Recorded data:
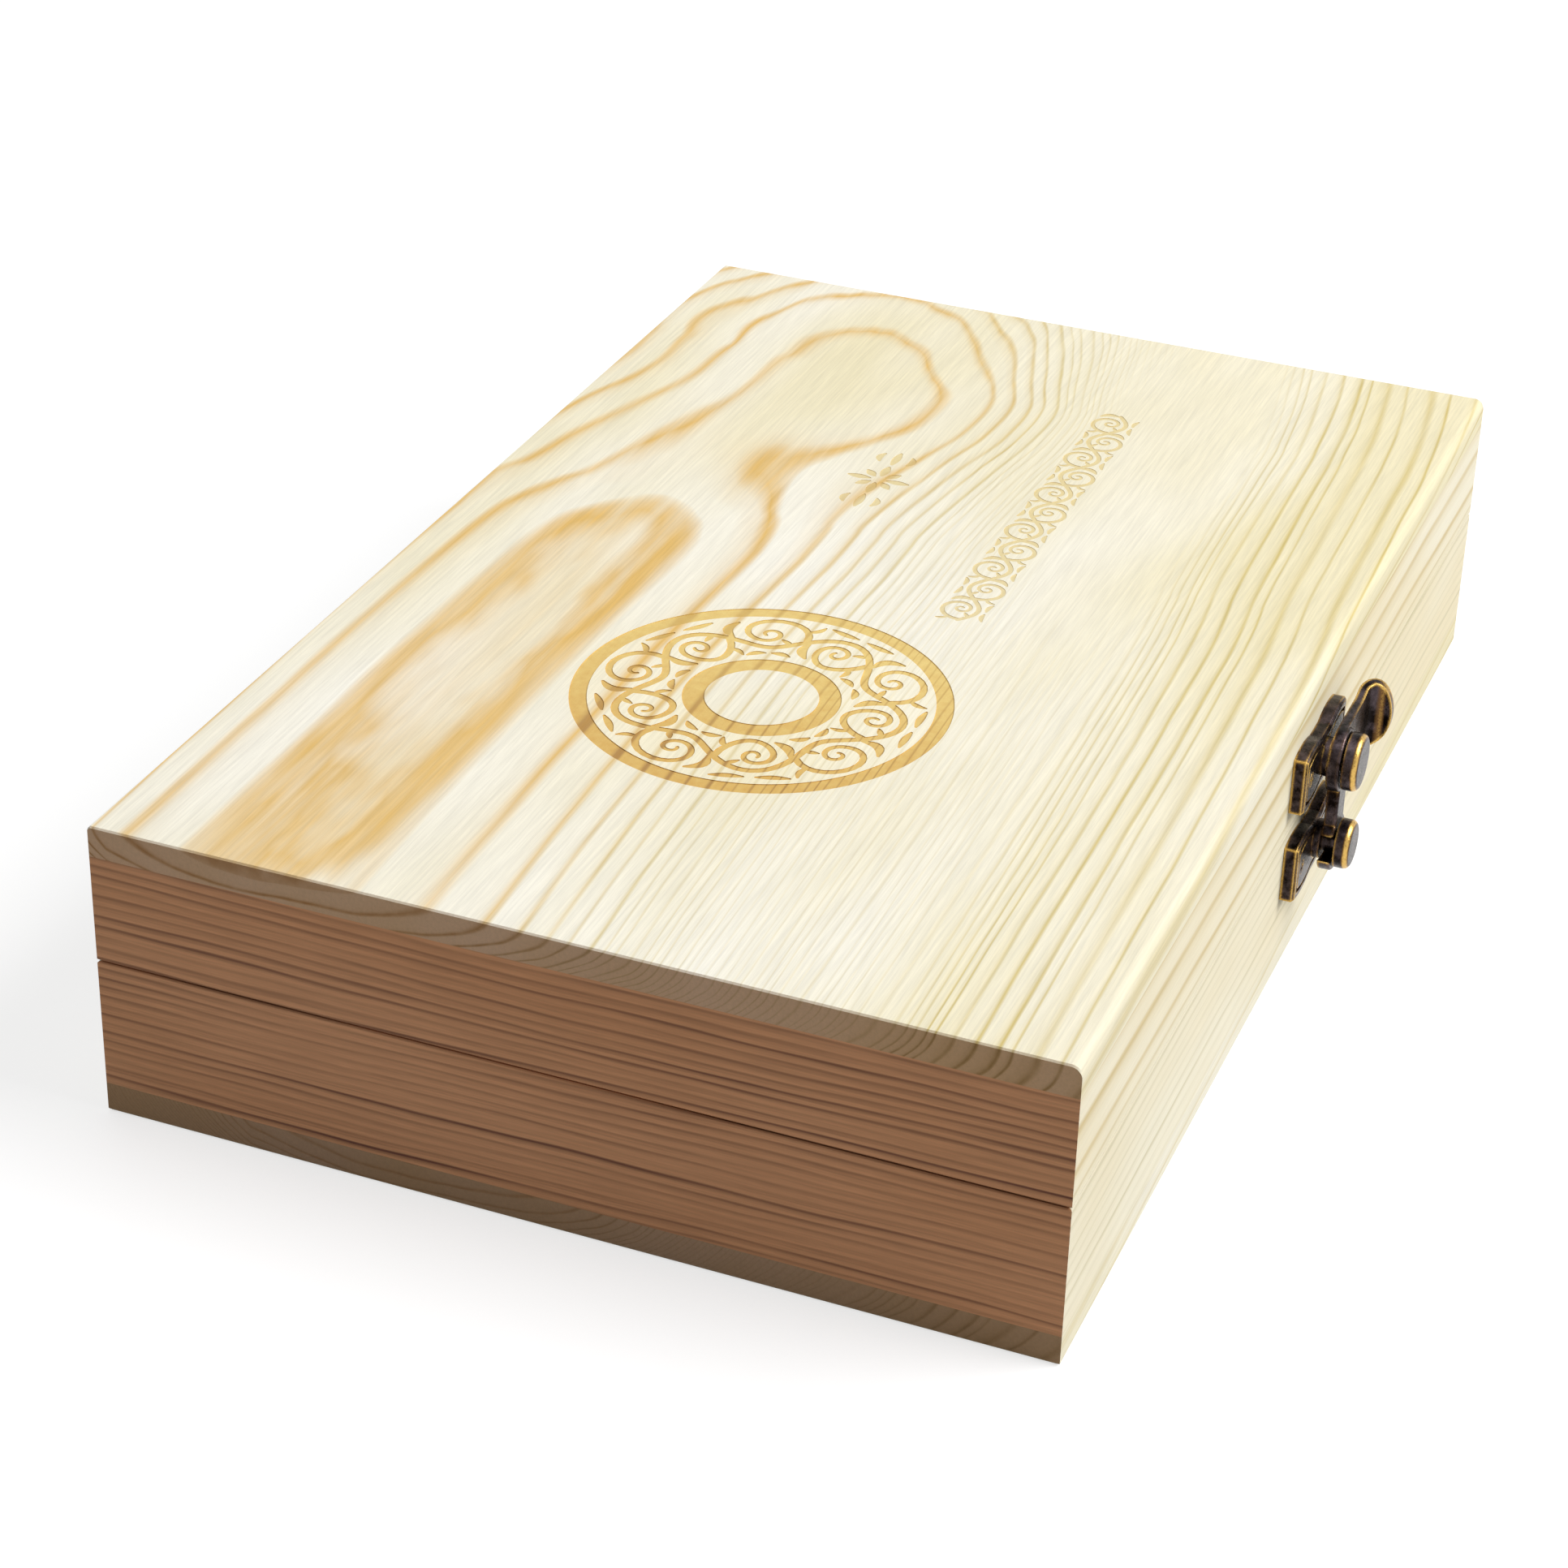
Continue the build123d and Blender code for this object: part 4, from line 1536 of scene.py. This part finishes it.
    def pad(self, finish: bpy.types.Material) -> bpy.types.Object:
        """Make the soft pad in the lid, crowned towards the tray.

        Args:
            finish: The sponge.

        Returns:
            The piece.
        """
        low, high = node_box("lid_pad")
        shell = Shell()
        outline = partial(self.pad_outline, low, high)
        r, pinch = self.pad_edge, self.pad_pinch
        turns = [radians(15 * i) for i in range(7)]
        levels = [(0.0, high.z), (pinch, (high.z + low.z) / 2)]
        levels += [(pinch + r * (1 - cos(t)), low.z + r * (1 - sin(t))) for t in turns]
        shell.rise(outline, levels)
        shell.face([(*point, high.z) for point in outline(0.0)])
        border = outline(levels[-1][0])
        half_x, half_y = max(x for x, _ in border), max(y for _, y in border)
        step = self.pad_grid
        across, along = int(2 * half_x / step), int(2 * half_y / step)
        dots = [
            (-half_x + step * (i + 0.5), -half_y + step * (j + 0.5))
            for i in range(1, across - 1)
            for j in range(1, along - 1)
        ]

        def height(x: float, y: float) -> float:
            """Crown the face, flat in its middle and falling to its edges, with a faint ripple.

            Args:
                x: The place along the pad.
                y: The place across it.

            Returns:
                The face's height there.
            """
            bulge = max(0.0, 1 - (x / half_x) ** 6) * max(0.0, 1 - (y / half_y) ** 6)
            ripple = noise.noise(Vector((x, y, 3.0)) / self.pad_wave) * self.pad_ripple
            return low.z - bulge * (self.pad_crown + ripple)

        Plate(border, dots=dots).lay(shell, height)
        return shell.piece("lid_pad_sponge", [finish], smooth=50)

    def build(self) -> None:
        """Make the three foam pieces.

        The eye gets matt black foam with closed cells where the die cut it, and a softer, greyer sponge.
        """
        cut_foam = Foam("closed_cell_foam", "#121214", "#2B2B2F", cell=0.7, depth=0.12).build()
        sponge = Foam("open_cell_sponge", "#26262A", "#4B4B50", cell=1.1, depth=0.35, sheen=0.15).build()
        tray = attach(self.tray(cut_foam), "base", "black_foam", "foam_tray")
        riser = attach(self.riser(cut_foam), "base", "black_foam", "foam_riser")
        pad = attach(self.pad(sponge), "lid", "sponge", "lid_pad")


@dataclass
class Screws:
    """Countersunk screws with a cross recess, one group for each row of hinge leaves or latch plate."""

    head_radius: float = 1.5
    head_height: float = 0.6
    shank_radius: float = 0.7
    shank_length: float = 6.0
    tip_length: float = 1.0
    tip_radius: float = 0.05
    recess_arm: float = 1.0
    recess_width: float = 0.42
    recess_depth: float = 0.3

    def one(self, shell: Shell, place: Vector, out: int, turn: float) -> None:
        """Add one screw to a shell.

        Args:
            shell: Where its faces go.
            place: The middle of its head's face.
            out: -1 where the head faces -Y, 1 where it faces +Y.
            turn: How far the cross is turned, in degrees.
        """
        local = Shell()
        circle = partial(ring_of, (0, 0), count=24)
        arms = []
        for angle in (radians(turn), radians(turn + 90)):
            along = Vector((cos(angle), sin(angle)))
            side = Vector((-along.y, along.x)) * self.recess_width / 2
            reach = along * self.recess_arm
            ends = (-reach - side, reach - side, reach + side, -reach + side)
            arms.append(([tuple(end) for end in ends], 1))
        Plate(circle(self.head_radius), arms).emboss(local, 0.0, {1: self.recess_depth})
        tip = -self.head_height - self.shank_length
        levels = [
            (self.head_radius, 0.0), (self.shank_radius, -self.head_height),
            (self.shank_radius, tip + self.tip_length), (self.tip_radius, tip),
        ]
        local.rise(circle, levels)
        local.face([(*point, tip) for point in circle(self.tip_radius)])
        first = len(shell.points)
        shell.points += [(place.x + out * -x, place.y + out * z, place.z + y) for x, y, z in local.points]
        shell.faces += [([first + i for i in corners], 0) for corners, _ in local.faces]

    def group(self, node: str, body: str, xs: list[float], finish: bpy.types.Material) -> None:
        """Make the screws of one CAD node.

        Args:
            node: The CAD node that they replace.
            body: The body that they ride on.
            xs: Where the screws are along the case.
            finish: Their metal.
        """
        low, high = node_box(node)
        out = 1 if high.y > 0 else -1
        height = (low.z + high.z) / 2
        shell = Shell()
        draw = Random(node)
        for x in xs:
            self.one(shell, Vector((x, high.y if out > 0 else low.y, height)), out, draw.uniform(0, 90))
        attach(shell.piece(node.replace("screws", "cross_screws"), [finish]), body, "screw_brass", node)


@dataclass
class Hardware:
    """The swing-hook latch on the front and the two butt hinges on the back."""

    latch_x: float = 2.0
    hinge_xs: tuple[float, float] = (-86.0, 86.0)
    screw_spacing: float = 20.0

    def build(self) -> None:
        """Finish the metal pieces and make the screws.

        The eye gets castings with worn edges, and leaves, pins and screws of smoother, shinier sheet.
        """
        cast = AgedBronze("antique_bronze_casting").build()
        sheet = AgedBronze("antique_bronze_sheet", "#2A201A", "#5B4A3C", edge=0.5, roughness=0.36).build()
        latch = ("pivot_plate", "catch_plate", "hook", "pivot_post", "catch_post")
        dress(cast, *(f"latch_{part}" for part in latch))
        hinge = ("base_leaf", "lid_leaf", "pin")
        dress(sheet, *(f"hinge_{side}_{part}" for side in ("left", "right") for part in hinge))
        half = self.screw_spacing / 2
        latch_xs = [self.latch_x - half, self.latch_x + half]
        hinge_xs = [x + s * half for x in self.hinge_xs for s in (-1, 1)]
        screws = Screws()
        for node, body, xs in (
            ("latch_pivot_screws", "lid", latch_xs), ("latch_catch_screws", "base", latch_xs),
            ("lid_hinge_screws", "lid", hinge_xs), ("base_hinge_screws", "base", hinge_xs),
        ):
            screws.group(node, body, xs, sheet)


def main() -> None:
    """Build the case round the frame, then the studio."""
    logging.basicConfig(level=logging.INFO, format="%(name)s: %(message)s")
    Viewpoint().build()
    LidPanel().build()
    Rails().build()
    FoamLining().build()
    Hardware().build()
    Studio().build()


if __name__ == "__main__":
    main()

---

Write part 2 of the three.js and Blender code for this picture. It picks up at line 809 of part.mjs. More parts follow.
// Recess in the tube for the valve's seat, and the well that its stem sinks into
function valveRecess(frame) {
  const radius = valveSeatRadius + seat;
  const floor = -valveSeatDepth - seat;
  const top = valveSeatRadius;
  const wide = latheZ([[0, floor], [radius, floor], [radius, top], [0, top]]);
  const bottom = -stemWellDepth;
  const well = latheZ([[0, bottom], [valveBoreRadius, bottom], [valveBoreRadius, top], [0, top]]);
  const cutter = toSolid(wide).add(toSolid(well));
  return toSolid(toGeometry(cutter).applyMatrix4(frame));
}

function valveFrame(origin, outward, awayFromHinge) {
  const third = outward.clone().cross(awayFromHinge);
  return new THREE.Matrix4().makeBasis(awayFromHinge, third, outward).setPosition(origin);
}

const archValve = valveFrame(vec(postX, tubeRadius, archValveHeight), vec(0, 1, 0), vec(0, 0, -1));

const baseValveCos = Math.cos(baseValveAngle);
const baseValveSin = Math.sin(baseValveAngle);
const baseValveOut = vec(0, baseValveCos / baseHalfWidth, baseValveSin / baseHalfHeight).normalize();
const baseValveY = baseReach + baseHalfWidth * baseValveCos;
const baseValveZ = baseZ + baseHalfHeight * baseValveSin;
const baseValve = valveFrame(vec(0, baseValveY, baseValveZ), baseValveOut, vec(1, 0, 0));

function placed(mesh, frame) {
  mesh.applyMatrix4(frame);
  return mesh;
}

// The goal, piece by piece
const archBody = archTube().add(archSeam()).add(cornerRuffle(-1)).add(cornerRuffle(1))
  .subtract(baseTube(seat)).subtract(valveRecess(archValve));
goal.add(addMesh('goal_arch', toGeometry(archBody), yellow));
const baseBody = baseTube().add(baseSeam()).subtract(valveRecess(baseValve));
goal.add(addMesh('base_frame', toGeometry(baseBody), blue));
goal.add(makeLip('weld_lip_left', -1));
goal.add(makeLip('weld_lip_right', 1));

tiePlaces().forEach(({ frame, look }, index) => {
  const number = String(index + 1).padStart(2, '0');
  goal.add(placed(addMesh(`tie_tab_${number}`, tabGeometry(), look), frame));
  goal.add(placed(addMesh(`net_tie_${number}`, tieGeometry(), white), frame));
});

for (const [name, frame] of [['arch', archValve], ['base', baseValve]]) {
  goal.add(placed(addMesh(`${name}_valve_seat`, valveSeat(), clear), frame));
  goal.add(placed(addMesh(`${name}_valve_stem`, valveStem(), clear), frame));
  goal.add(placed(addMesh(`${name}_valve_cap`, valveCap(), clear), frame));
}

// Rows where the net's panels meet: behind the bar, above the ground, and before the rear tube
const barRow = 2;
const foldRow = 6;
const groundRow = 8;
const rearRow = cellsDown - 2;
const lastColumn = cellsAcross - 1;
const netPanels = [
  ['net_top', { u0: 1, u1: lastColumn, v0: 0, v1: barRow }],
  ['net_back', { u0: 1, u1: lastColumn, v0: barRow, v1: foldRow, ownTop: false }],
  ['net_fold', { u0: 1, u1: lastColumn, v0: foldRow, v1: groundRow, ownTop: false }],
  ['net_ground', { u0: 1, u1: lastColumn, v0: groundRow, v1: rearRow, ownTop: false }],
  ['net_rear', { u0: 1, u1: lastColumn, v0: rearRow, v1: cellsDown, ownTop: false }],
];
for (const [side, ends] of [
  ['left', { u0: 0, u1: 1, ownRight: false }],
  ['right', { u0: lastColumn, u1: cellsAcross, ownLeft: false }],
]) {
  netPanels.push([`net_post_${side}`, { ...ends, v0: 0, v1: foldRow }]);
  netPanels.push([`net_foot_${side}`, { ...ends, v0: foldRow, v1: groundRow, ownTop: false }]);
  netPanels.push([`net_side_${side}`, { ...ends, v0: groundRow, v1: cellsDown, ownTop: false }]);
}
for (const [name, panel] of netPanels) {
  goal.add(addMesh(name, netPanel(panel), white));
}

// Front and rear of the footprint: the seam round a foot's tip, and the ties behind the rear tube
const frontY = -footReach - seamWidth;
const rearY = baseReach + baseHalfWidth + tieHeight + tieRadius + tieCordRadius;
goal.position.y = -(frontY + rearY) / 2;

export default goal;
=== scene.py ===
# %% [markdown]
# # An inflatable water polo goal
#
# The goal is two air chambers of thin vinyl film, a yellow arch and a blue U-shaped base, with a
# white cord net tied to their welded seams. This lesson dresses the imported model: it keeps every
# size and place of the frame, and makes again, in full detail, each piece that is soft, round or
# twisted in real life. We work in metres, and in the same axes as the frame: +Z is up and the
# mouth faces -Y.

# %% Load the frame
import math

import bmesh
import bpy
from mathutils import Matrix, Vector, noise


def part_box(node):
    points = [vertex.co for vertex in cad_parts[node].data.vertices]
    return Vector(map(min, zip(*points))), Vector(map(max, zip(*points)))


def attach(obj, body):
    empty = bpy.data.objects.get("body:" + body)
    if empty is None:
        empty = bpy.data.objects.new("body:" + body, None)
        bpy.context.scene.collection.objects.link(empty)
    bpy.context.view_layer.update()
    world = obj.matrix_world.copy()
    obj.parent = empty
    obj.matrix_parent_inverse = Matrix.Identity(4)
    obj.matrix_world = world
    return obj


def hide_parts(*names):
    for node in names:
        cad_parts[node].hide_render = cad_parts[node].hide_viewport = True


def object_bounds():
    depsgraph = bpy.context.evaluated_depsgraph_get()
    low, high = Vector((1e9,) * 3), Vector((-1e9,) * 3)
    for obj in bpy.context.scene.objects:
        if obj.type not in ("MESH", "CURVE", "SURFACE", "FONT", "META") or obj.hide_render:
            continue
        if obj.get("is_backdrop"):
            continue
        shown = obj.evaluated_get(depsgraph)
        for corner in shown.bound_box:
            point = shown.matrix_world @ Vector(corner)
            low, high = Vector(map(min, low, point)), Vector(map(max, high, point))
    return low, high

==

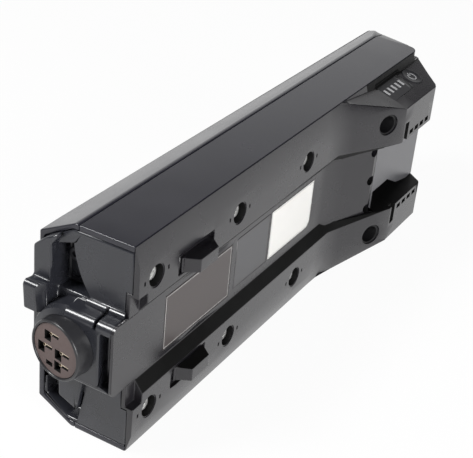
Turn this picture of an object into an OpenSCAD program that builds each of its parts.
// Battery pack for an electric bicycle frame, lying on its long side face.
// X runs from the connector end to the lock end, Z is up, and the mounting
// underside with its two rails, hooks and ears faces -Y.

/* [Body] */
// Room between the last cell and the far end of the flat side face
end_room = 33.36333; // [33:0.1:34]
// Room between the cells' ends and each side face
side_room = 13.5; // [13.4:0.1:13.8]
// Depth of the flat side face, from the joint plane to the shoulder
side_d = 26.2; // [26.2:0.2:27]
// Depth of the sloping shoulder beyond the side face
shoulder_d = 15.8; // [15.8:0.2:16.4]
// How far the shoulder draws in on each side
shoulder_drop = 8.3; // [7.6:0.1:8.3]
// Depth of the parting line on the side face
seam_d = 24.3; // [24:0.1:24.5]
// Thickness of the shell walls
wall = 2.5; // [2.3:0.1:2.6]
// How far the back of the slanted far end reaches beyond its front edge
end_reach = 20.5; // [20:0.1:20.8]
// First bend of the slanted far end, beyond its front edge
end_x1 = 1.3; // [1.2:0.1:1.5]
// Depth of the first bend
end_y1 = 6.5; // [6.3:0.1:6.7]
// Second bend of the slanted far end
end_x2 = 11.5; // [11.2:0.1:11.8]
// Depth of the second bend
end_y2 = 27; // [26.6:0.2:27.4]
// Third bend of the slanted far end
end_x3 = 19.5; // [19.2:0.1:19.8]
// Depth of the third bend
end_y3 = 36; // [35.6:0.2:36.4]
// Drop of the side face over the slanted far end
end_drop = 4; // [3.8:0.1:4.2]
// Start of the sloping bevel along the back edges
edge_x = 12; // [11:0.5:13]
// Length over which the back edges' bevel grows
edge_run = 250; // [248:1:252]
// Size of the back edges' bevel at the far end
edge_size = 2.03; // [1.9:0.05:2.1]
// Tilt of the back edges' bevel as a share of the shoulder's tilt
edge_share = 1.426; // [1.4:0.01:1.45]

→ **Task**
Reproduce verbatim only the segment of the listing bounded by the line containing "Write part 2" and the line containing "vec(0, 0, -1));", with both boundary lines included.

→ **Exercise solution**
Write part 2 of the three.js and Blender code for this picture. It picks up at line 809 of part.mjs. More parts follow.
// Recess in the tube for the valve's seat, and the well that its stem sinks into
function valveRecess(frame) {
  const radius = valveSeatRadius + seat;
  const floor = -valveSeatDepth - seat;
  const top = valveSeatRadius;
  const wide = latheZ([[0, floor], [radius, floor], [radius, top], [0, top]]);
  const bottom = -stemWellDepth;
  const well = latheZ([[0, bottom], [valveBoreRadius, bottom], [valveBoreRadius, top], [0, top]]);
  const cutter = toSolid(wide).add(toSolid(well));
  return toSolid(toGeometry(cutter).applyMatrix4(frame));
}

function valveFrame(origin, outward, awayFromHinge) {
  const third = outward.clone().cross(awayFromHinge);
  return new THREE.Matrix4().makeBasis(awayFromHinge, third, outward).setPosition(origin);
}

const archValve = valveFrame(vec(postX, tubeRadius, archValveHeight), vec(0, 1, 0), vec(0, 0, -1));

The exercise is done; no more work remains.